Le Franc CFA a permis de maitriser l'inflation

Selon l'institut d'émission français, les Etats membres de la CFA ont pu ainsi éviter les problèmes qui assaillent habituellement les pays du tiers-monde, tels que l'existence de marchés parallèles pour les devises étrangères, le contrôle des changes ou les infractions à la réglementation des changes. "Le franc CFA a également permis de maîtriser l'inflation grâce à l'arrimage au franc français et à l'euro", assure la Banque centrale française. La Banque de France prévoit une croissance des échanges interrégionaux avec l'arrivée de l'euro. L'UE est d'ores et déjà le principal partenaire commercial des pays de la CFA. Elle absorbe près de 70 % des exportations de cette zone et lui fournit plus de 60 % des biens qu'elle importe.

Le taux de change fixe exige des 14 pays africains une coordination de leur politique monétaire et le respect de rigoureuses règles monétaires et budgétaires. Toutes les réserves internationales des pays membres sont déposées dans les trois Banques centrales de la région.

Mais, pour certains économistes et experts en développement, le système ne présente pas que des avantages. La France contrôle la politique monétaire de la CFA afin de s'assurer que certaines clauses sont respectées - et elle fait payer ce service. Les 14 Etats membres doivent déposer au moins 65 % de leurs avoirs étrangers sur des comptes à la Banque de France.

Le rattachement à une devise forte impose certaines contraintes. "Les contrôles sont nécessaires pour éviter les erreurs en matière de politique monétaire et budgétaire", explique l'économiste Philippe Frémeaux [rédacteur en chef du mensuel français Alternatives économiques ]. "Mais les économies africaines sont structurellement faibles, et une monnaie forte est un fardeau qui pèse sur la compétitivité."

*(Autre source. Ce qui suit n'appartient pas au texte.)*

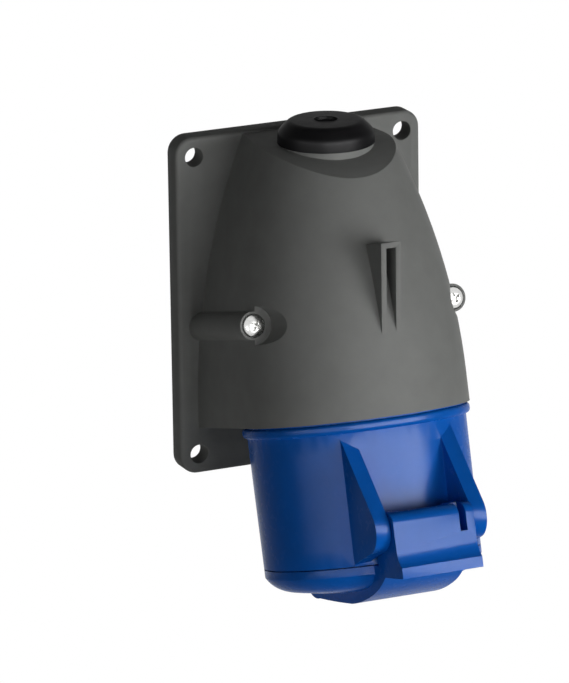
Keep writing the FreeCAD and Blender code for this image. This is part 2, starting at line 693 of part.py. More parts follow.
def hood_screws():
    seat = s.boss_front - s.screw_sink + s.washer_thick
    hole = s.screw_size / 2 + s.clearance / 4
    screw_long = seat - insert_front + s.insert_length - s.screw_short
    screws = []
    washers = []
    inserts = []
    for side in (-1, 1):
        screws.append(facing_forward(screw("cover_screw", s.screw_size, screw_long, s.screw_head,
                                           s.screw_head_tall), side, seat))
        washer = turned("washer", [(hole, -s.washer_thick), (s.screw_head / 2, -s.washer_thick),
                                   (s.screw_head / 2, 0), (hole, 0)])
        washers.append(facing_forward(washer, side, seat))
        outer = s.insert_size / 2
        foot = -s.insert_length
        insert = turned("insert", [(hole, foot), (outer, foot), (outer, 0), (hole, 0)])
        inserts.append(facing_forward(insert, side, insert_front))
    keep("cover_screws", in_socket_frame(group("cover_screw_group", *screws)))
    keep("cover_screw_seals", in_socket_frame(group("washer_group", *washers)))
    keep("plate_inserts", in_socket_frame(group("insert_group", *inserts)))


# Socket housing: an outer shell and an inner sleeve that share a web at the top, with two hinge ears
def housing():
    bore = s.mouth_bore
    sleeve = bore + s.sleeve_wall
    mouth = -s.shell_long
    inner = s.shell_mouth - s.shell_wall
    bead = s.bead_radius
    soft = s.bead_round
    under = -(s.bead_line + s.bead_tall)
    groove_in = s.spigot_radius + s.seal_in
    groove_out = groove_in + s.socket_seal_width
    body = turned("housing_body", [
        (bore, mouth), (sleeve, mouth), (sleeve, -s.web_thick), (inner, -s.web_thick), (inner, mouth),
        (s.shell_mouth, mouth), (s.shell_top, under), (bead - soft, under, soft, -1), (bead, under + soft),
        (bead, -s.bead_line - soft, soft, -1), (bead - soft, -s.bead_line), (bead - soft, 0), (groove_out, 0),
        (groove_out, -s.seal_height), (groove_in, -s.seal_height), (groove_in, 0), (s.spigot_radius, 0),
        (s.spigot_radius, s.spigot_tall), (s.flange_radius + s.clearance / 2, s.spigot_tall),
        (s.flange_radius + s.clearance / 2, s.step_up), (bore, s.step_up)])
    ears = [ear(side) for side in (-1, 1)]
    width = s.key_width / 2
    keyway = box("keyway", (-width, width), (0, bore + s.key_depth), (mouth - s.cut_past, mouth + s.key_long))
    reach = s.ear_inner + s.ear_thick
    pin_end = reach - s.pin_sunk
    bore_rod = rod("ear_bore", s.pin_size / 2 + s.pin_fit / 4, pin_end * 2, -pin_end, -s.hinge_out,
                   -s.hinge_down, "x")
    blank = fuse("housing_blank", body, *ears)
    keep("socket_housing", in_socket_frame(cut("housing_final", blank, keyway, bore_rod)))
    ring = turned("socket_seal_body", [
        (groove_in + s.groove_gap, -s.seal_height), (groove_out - s.groove_gap, -s.seal_height),
        (groove_out - s.groove_gap, 0), (groove_in + s.groove_gap, 0)])
    keep("socket_gasket", in_socket_frame(ring))


def ear(side):
    """A hinge ear: a triangle along the shell with a round end about the hinge axis."""
    root_out = s.shell_mouth - s.ear_bed
    name = "ear_right" if side > 0 else "ear_left"
    body = doc.addObject("PartDesign::Body", name)
    sketch = new_sketch(body, name + "_outline", "YZ")
    centre = FreeCAD.Vector(-s.hinge_out.number, -s.hinge_down.number, 0)
    radius = s.ear_radius
    high = FreeCAD.Vector(-root_out.number, -s.ear_top.number, 0)
    low_size = s.ear_foot - s.shell_long
    low = FreeCAD.Vector(-root_out.number, low_size.number, 0)
    upper = tangent_point(high, centre, radius.number, 1)
    lower = tangent_point(low, centre, radius.number, -1)
    first = math.atan2(upper.y - centre.y, upper.x - centre.x)
    last = math.atan2(lower.y - centre.y, lower.x - centre.x)
    back = sketch.addGeometry(Part.LineSegment(low, high), False)
    slope = sketch.addGeometry(Part.LineSegment(high, upper), False)
    circle = Part.Circle(centre, FreeCAD.Vector(0, 0, 1), radius.number)
    end = sketch.addGeometry(Part.ArcOfCircle(circle, first, last + 2 * math.pi * (last < first)), False)
    under = sketch.addGeometry(Part.LineSegment(lower, low), False)
    for rule in (("Coincident", back, 2, slope, 1), ("Tangent", slope, 2, end, 1),
                 ("Tangent", end, 2, under, 1), ("Coincident", under, 2, back, 1)):
        sketch.addConstraint(Sketcher.Constraint(*rule))
    held = (("DistanceX", back, 1, -root_out), ("DistanceY", back, 1, low_size),
            ("DistanceX", back, 2, -root_out), ("DistanceY", back, 2, -s.ear_top),
            ("DistanceX", end, 3, -s.hinge_out), ("DistanceY", end, 3, -s.hinge_down))
    for direction, edge, point, value in held:
        number = sketch.addConstraint(Sketcher.Constraint(direction, -1, 1, edge, point, value.number))
        sketch.setExpression(f"Constraints[{number}]", value.formula)
    number = sketch.addConstraint(Sketcher.Constraint("Radius", end, radius.number))
    sketch.setExpression(f"Constraints[{number}]", radius.formula)
    start = s.ear_inner if side > 0 else -(s.ear_inner + s.ear_thick)
    bind(sketch, **{".AttachmentOffset.Base.z": start})
    pad = body.newObject("PartDesign::Pad", name + "_pad")
    pad.Profile = sketch
    bind(pad, Length=s.ear_thick)
    body.Tip = pad
    return body


def tangent_point(point, centre, radius, side):
    """Where a line from a point touches a circle. Side picks one of the two."""
    away = point - centre
    turn = math.acos(radius / away.Length) * side
    unit = away.normalize()
    turned_x = unit.x * math.cos(turn) - unit.y * math.sin(turn)
    turned_y = unit.x * math.sin(turn) + unit.y * math.cos(turn)
    return centre + FreeCAD.Vector(turned_x, turned_y, 0) * radius


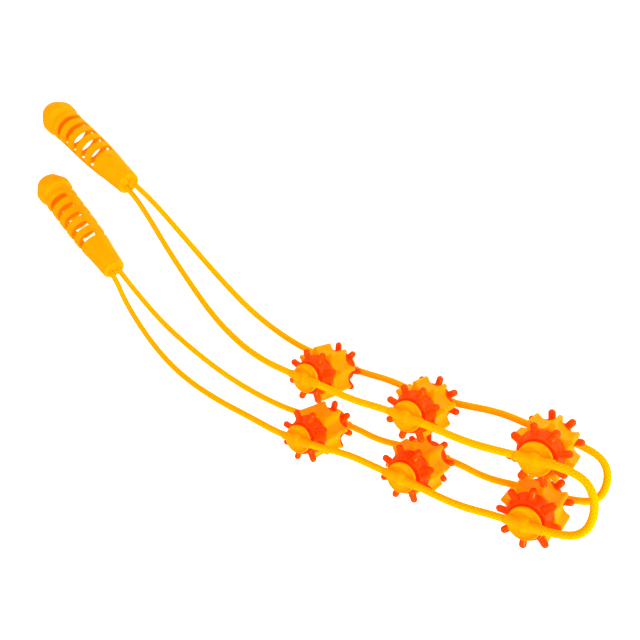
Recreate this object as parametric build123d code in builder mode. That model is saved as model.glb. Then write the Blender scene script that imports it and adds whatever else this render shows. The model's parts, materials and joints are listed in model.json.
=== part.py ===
from build123d import *
import math
import os

# Massage rope: two cords carry six rollers as rungs and end in a slotted hand grip at each end.
#
# Frame: +Z up, the floor is Z = 0, and the rope lies on it folded in half. The origin is on the floor
# under the middle of the box round the rollers and grips. Roller axles stand upright, so each roller
# rests on the flat of its lower hub's nose. Sizes are in millimetres and degrees.

os.makedirs("parts", exist_ok=True)

# ---- Cord ----
cord_diameter = 5.2
cord_radius = cord_diameter / 2

# ---- Roller: one star wheel between two pin wheels on an axle, a hub pressed on each end ----
wheel_radius = 21.3
star_width = 22.4
star_valley_radius = 15.6
star_scallop_radius = 7.0
star_edge_fillet = 1.3
star_end_fillet = 0.8
lobe_count = 8

pin_wheel_width = 13.4
pin_flange_radius = 15.3
pin_flange_width = 3.6
pin_neck_radius = 12.4
pin_collar_radius = 12.9
pin_recess_radius = 11.3
pin_recess_depth = 2.5
pin_height = 7.2
pin_radius = 2.5
pin_root_radius = 5.2
pin_root_start = 8.5
pin_root_end = 15.2

axle_radius = 2.5
axle_chamfer = 0.4
running_clearance = 0.08
wheel_gap = 0.8
boss_gap = 0.4
disc_gap = 2.4

hub_disc_radius = 11.0
hub_disc_thickness = 2.4
hub_boss_radius = 4.6
hub_edge = 0.6
nose_radius = 5.4
nose_flat_radius = 1.2
nose_sink = 1.0
valley_radius = 7.6
valley_depth = 1.5
cord_rise = 0.6
sleeve_reach = 12.5
sleeve_radius = 3.5
sleeve_end_radius = 3.1
axle_cover = 0.7
hub_hold = 17.0
loop_lead = 26.0

# Heights above the roller's middle plane.
pin_wheel_base = star_width / 2 + wheel_gap
collar_top = pin_wheel_base + pin_wheel_width
boss_bottom = collar_top - pin_recess_depth + boss_gap
disc_bottom = collar_top + disc_gap
disc_top = disc_bottom + hub_disc_thickness
nose_centre = disc_top - nose_sink
nose_top = nose_centre + math.sqrt(nose_radius**2 - nose_flat_radius**2)
cord_level = disc_top + cord_rise
axle_end = cord_level - cord_radius - axle_cover

middle_height = nose_top
upper_level = middle_height + cord_level
lower_level = middle_height - cord_level

# Roller centres in the order that the rope passes them, and the turn of each wheel:
# upper pin wheel, star wheel, lower pin wheel.
roller_centres = [
    (92.5, -61.8), (177.5, -67.2), (266.1, -69.3),
    (267.3, -112.9), (180.5, -111.8), (92.9, -110.6),
]
roller_turns = [
    (24.1, 16.5, 5.3), (29.2, 15.0, 37.7), (19.7, 34.5, 11.4),
    (0.1, 37.5, 11.9), (26.4, 7.5, 8.0), (31.8, 10.5, 39.9),
]

# ---- Hand grip, by stations along its axis from the face that the cords enter ----
shoulder_station = 2.0
shoulder_radius = 11.5
shoulder_inset = 1.8
ferrule_length = 26.0
seam_radius = 13.35
ferrule_bulge = 0.1
spigot_radius = 11.0
spigot_length = 8.0
face_wall = 4.0
cavity_radius = 8.8

grip_radius = 16.0
grip_wall = 2.4
hollow_start = 37.2
rest_station = 52.0
rest_radius = 15.45
ring_station = 102.0
ring_height = 0.4
neck_station = 106.0
neck_radius = 15.2
rim_station = 118.0
rim_radius = 17.9
cap_spigot_radius = 13.4
cap_spigot_length = 6.0
cap_wall = 2.2
cap_height = 12.0
cap_land = 1.0
cap_end_radius = 11.0
cap_corner = 1.6

slot_count = 5
slot_width = 7.2
slot_pitch = 13.6
first_slot_station = 41.2
slot_corner_radius = 2.0
rail_angle = 40.0
cutter_start = 2.0
cutter_middle = 13.0
cutter_reach = 1.2 * grip_radius

hole_pitch = 7.5
anchor_station = 8.0
anchor_thickness = 6.0
knot_radius = 3.55
knot_gap = 0.1
knot_station = anchor_station + anchor_thickness + knot_radius + knot_gap
cord_end_station = knot_station + 2.0
exit_run = 6.0

# Where each grip's shoulder centre stands, its heading over the floor, and how far its slots and
# its pair of cord holes are turned about its axis from upright.
grip_places = {
    "first": {"shoulder": (-166.4, 60.8), "heading": 151.5, "slots": 28.7, "holes": -75.0},
    "second": {"shoulder": (-178.5, -26.2), "heading": 143.5, "slots": 0.0, "holes": -34.0},
}


# A grip on the floor touches it with its rail beside the first slots and with its rim.
rest_tilt = math.atan((rim_radius - rest_radius) / (rim_station - rest_station))


# ---- Helpers ----
def save(piece, name):
    """Label a finished part and write it to its own file."""
    piece.label = name
    export_step(piece, f"parts/{name}.step")


def save_copy(master, name, place):
    """Write a copy of a master part moved to its place."""
    with BuildPart() as copy:
        with Locations(place):
            add(master.part)
    save(copy.part, name)


def grip_plane(name, turn):
    """Plane on a grip's cord face, Z along the grip and X turned about it from upright."""
    place = grip_places[name]
    heading = math.radians(place["heading"])
    along = Vector(math.cos(heading), math.sin(heading), math.tan(rest_tilt)).normalized()
    side = Vector(math.sin(heading), -math.cos(heading), 0)
    upright = side.cross(along)
    height = rim_radius * math.cos(rest_tilt) - (rim_station - shoulder_station) * math.sin(rest_tilt)
    shoulder = Vector(*place["shoulder"], height)
    across = upright * math.cos(math.radians(turn)) + side * math.sin(math.radians(turn))
    return Plane(origin=shoulder - along * shoulder_station, x_dir=across, z_dir=along)


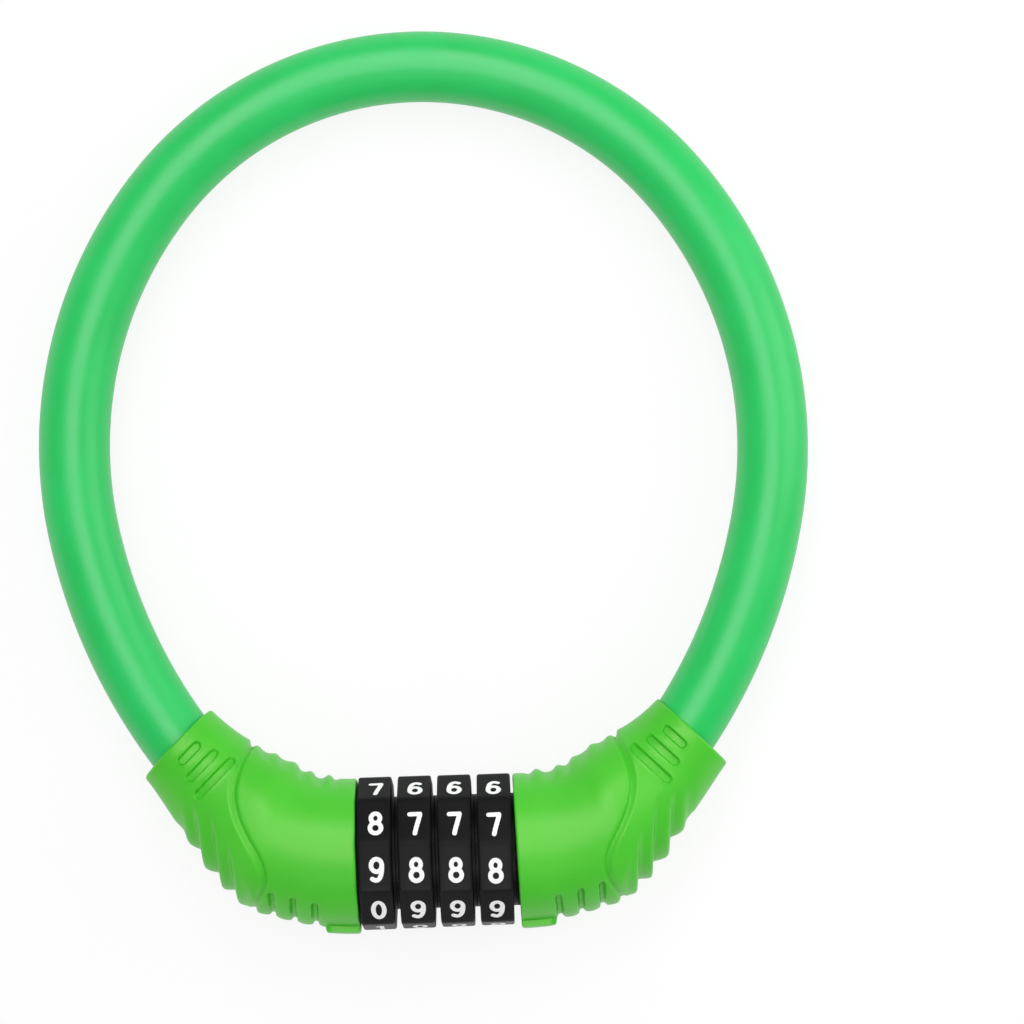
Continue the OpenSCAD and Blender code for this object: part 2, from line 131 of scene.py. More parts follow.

Si l'Euro baisse, le service de la dette s'alourdira

Une monnaie forte permet à un pays d'acheter les produits étrangers à des prix relativement bas. Mais le taux de change élevé renchérit les biens nationaux et rend moins compétitives les exportations. Les Etats membres de la CFA sont obligés d'assurer un "taux de change fixe élevé qui est incompatible avec la productivité des économies régionales et qui entame leur potentiel de croissance économique", poursuit M. Frémeaux. D'autres experts soulignent le comportement erratique de l'euro sur les marchés des changes internationaux, ce qui affectera le service de la dette des pays africains. "Toute dépréciation de la monnaie unique européenne par rapport au dollar alourdira mécaniquement le service de la dette des pays de la CFA", fait remarquer Gerhard Leithaeuser, un économiste allemand qui a travaillé plusieurs années pour la Commission économique des Nations unies pour l'Afrique. M. Leithaeuser prédit une dépréciation de l'euro durant les toutes premières semaines de 2002.

Malgré ces propos alarmistes, la CFA continue de servir de modèle à d'autres programmes d'intégration économique régionale. Ainsi, une nouvelle union régionale a récemment vu le jour [en 1975] : la Communauté économique des Etats de l'Afrique de l'Ouest (CEDEAO). Les six pays anglophones d'Afrique subsaharienne (Gambie, Ghana, Guinée, Liberia, Nigeria et Sierra Leone) qui en font partie ont décidé de mettre en place des institutions et des politiques monétaires similaires à celles des membres de la CFA. La CEDEAO envisage la création d'une monnaie unique et d'une Banque centrale commune d'ici à janvier 2003 et une union monétaire avec la CFA à l'horizon 2004. Dans la pratique, cela signifierait que 20 pays d'Afrique subsaharienne auraient une monnaie commune indexée sur l'euro. Elle apporterait ses forces - mais aussi ses faiblesses - à une grande partie de l'Afrique.

 


 
 
 
MAIL & GUARDIAN
Johannesburg
 
     
     
  La zone franc CFA
se subdivise en deux groupes : l'Union économique et monétaire ouest-africaine (UEMOA) et la Communauté économique et monétaire d'Afrique centrale (CEMAC).
 
   
  L'UEMOA compte 8 pays à svoir le Bénin, le Burkina Faso, la Côte-d'Ivoire, la Guinée-Bissau, le Mali, le Niger, le Sénégal et le Togo.  
   
  La CEMAC rassemble 6 à savoir le Cameroun, la Centrafrique, le Congo, la Gabon, la Guinée-Equatoriale et le Tchad).
 
   
  Les pays de l'UEMOA font partie d'un ensemble plus vaste, la Communauté économique des Etats de l'Afrique de l'Ouest (CEDEAO), qui regroupe 16 pays francophones, lusophones et anglophones.